Spring: An abundance of blooms in the Smokies, where there are more than 1,500 varieties of flowering plants, makes the national park a colorful marvel (check out Gatlinburg’s Spring Wildflower Pilgrimage in April for proof). In Pigeon Forge, Dollywood’s opening day is in March, and the Dollywood Flower and Food Festival runs from April through June.

Summer: Now comes the hot and humid weather (expect highs in the mid-80s and above in July and August), making swimming holes, rivers and creeks ideal places to spend outdoor time. Also, local fireflies blink in synchronous rhythm (a mating thing) for several weeks each year, usually between late May and early June (though it varies some).
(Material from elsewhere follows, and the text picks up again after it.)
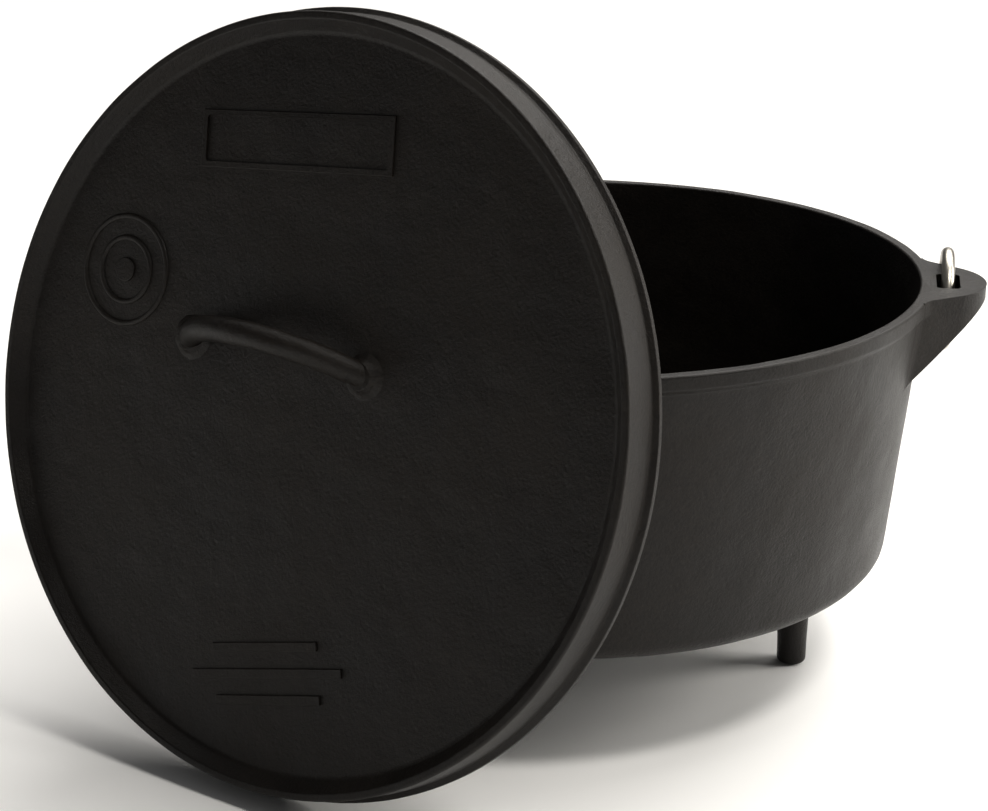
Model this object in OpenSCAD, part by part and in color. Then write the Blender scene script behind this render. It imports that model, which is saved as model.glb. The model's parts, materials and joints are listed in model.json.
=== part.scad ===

To access the national park’s Elkmont section, where you can watch the fireflies in wonder, you have to sign up for a lottery.

Fall: It’s all about those mind-blowing changing leaves. Plan far ahead to book your lodging, and prepare for slow-moving traffic. Insider tip: Lots of folks aim for October; come in September or November instead, and you’ll still see loads of color but with fewer crowds.

Winter: Both towns dress up to the shining nines for the holidays — Gatlinburg’s mountaintop SkyLift Park goes all out with Lights Over Gatlinburg from early November through Jan. 31 (including lit-up trees that dance!). Not to be outdone, the Pigeon Forge Winterfest features more than 5 million Christmas lights in cheery displays, plus shows, special events and parades. And Dollywood’s Smoky Mountain Christmas sparkles with millions of its own lights, special shows and holiday fireworks.